France Is Building a Mini NATO Without America

7 Min Read

Macron isn’t proposing to replace NATO. He’s quietly assembling the pieces, a nuclear guarantee, a permanent headquarters, a multinational force, that Europe would need if Washington ever actually walked away.

France has spent the past year and a half assembling, piece by piece, the outline of a European security architecture that does not depend on Washington. It is not a formal alliance, has no single treaty binding it together, and its own architects are careful not to call it a NATO replacement. But between a new nuclear doctrine, a standing multinational force headquartered in Paris, and a widening circle of countries pledging troops to defend a peace in Ukraine, the outline of something resembling a European deterrent structure, built around France rather than the United States, has become difficult to ignore.

The nuclear speech that started the current phase

The clearest single marker came on 2 March 2026, when President Emmanuel Macron stood at France’s Île Longue submarine base in Brittany and announced what he called a doctrine of “forward deterrence.”

The speech, described as the most substantial shift in French nuclear posture in decades, contained four concrete changes. France will increase the number of warheads in its arsenal for the first time since 1992. It will stop publicly disclosing the total size of that stockpile, adopting deliberate strategic ambiguity. It will allow temporary forward-basing of nuclear-armed aircraft on the territory of European partners, though final launch authority remains exclusively with Paris. And it will deepen bilateral cooperation on deterrence planning with willing European states.

Germany, Belgium and Poland have since signalled willingness to participate and help fund the arrangement, and talks are extending to the United Kingdom, which has maintained its own nuclear cooperation framework with France since July 2025 covering joint submarine patrols and shared research.

Notably absent from the list are the countries with the most direct exposure to Russia: the Baltic states, Norway and Finland.

Analysts have argued that the gap, along with the fact that any French guarantee remains “one bad election away” from reversal, since the entire arrangement rests on the judgment of whichever president holds office in Paris, limits how far the doctrine can substitute for the American nuclear umbrella it is quietly designed to backstop.

A force built for a peace that hasn’t arrived yet

Running in parallel to the nuclear track is the Coalition of the Willing, a grouping of roughly 30 to 35 countries, led jointly by France and the United Kingdom, that has been meeting since early 2025 to plan a multinational military presence in Ukraine for the period after any ceasefire with Russia.

In January 2026, France, the UK and Ukraine signed a formal Declaration of Intent committing to deploy forces on the ground, at sea and in the air once a peace deal is reached, supported by a network of military hubs inside Ukrainian territory. British Defence Secretary John Healey has described the coalition’s objectives in four parts: securing safe skies over Ukraine, ensuring maritime security, supporting peace on land, and building the Ukrainian armed forces into what he called the strongest possible deterrent in their own right.

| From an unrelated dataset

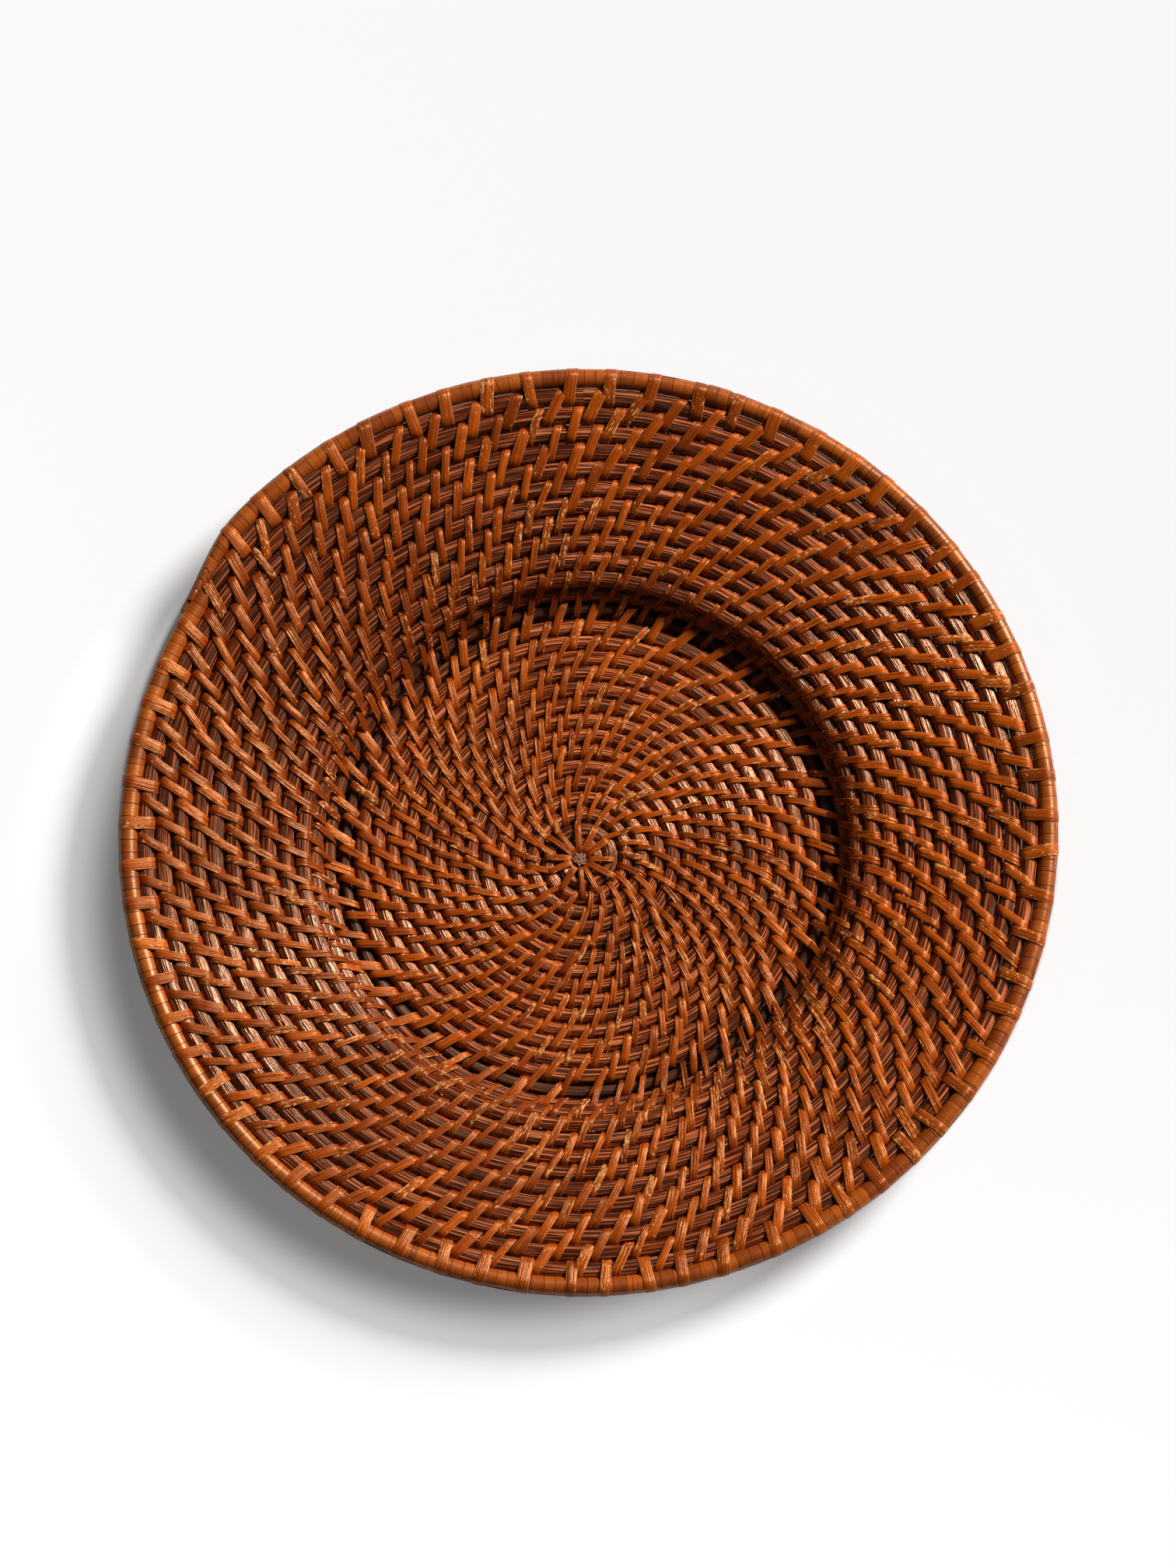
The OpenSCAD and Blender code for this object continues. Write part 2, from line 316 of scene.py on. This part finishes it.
# The rim is the last turn of the same flange cane, which runs on without a break.
# Its end is shaved to a long slant and leans on the turn inside it, so that the rim ends without a step.
RIM_CANE = 5.3
SHAVED = 40.0
SHAVED_SHARE = 0.7
RIM_TUCK = 1.8


def shave(u, size, line, out):
    """Thins the end of the cane and lets it lean on the turn inside it."""
    left = np.clip((ROD_END - u) * math.pi * abs(knuckles[LAST_KNUCKLE][0]) / SHAVED, 0, 1)
    thinned = size * (1 - SHAVED_SHARE + SHAVED_SHARE * smooth(left, 0, 1))
    return thinned, line - out * ((size - thinned) * RIM_TUCK)[:, None]


lay_cane("rim_rod", 55, ROD_END, RIM_CANE, flange_cane, shave)

# Strips of split cane, glossy outer skin upwards, bind each turn to the turn inside it.
# One strip goes over both turns, down between them and slantwise back underneath to the next place.
# They are orange brown with fine grain. The cut edges are paler, and worn places show raw cane.
# A zone gives the turn from which it holds, and the stitches on each turn there.
STITCH_ZONES = ((1, 11.5), (3, 22.5), (7, 45.5), (16, 68.5))
FIRST_STITCH = 4.55
LEAN_SHARE = 0.24
WIDTH_SHARE = 0.27
STRIP_LEAST = 2.0
STRIP_THICK = 0.42
STRIP_CLEAR = 0.06
STRIP_OFF = STRIP_CLEAR + STRIP_THICK / 2
STRIP_CROWDED_SHARE = 1.15
LOWEST_STRIP = 0.01
LOWEST_STITCH = STRIP_THICK / 2 + 0.03
UNDER_SHARE = 0.8
# The strip's section, across as a share of half its width and outwards as a share of its thickness.
STRIP_OUTLINE = np.array([(-1, 0.1), (-0.93, 0.36), (0, 0.46), (0.93, 0.36), (1, 0.1),
                          (0.9, -0.5), (-0.9, -0.5)])
# The strip's way: 1 at the outer turn and -1 at the inner one, and degrees round the pair from outside.
OVER = [(1, 0), (1, 28), (1, 52), (1, 74), (1, 90), (0.5, 90), (0, 90), (-0.5, 90), (-1, 90),
        (-1, 106), (-1, 128), (-1, 152), (-1, 180)]
UNDER = [(-1, 216), (-1, 248), (-1, 270), (-0.4, 270), (0.4, 270), (1, 270), (1, 292), (1, 324), (1, 360)]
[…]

The coalition established a permanent headquarters in Paris in July 2025, with a coordination cell planned for Kyiv, giving the arrangement a standing institutional presence rather than an ad hoc summit process. Estimates of the eventual reassurance force’s size have varied over its development, with early planning discussions citing figures between 10,000 and 30,000 troops, though officials have been careful to stress the force’s purpose is deterrence and long-term training support rather than holding a front line. Russia has rejected the concept outright; President Vladimir Putin said in 2025 that any Western troops deployed to Ukraine would be treated as legitimate military targets, a position that has not shifted despite the coalition’s continued planning.

Why this looks like a mini NATO, and why isn’t it quite one

The overlap with NATO’s own logic is deliberate in places and coincidental in others. Both structures rest on the premise that a credible external guarantee, whether nuclear or conventional, deters aggression by raising its cost. Both depend on multiple countries pooling planning, personnel and political commitment. But the French-led architecture lacks NATO’s Article 5 mutual-defence obligation, its integrated command structure built over seven decades, and, crucially, its explicit American backing. What Macron has built instead is closer to a hedge: an architecture that can function if Washington’s commitment to European security continues to erode, without requiring the continent to formally break from NATO while that question remains unresolved. The approach reflects a broader Elysée judgment, stated by Macron himself, that Europe’s future does not have to be decided in Washington or Moscow, a message aimed as much at reassuring nervous European capitals as at deterring Russia directly.

The entire structure shares a single vulnerability: it depends heavily on continuity in Paris. Jordan Bardella, the National Rally figure currently favoured to become France’s next prime minister after next April’s presidential election, has been openly critical of “Europeanising” the French nuclear deterrent, arguing French strategic assets should remain a national instrument rather than a shared European one. Should Bardella or Marine Le Pen shape French foreign policy after the election, commitments made under Macron, both the nuclear framework and France’s leadership of the Coalition of the Willing, would not automatically survive the transition.

European partners investing political and financial capital in Macron’s framework now are, in effect, betting on a French political outcome that is itself far from settled, a reality that leaves the entire architecture provisional for as long as that uncertainty persists.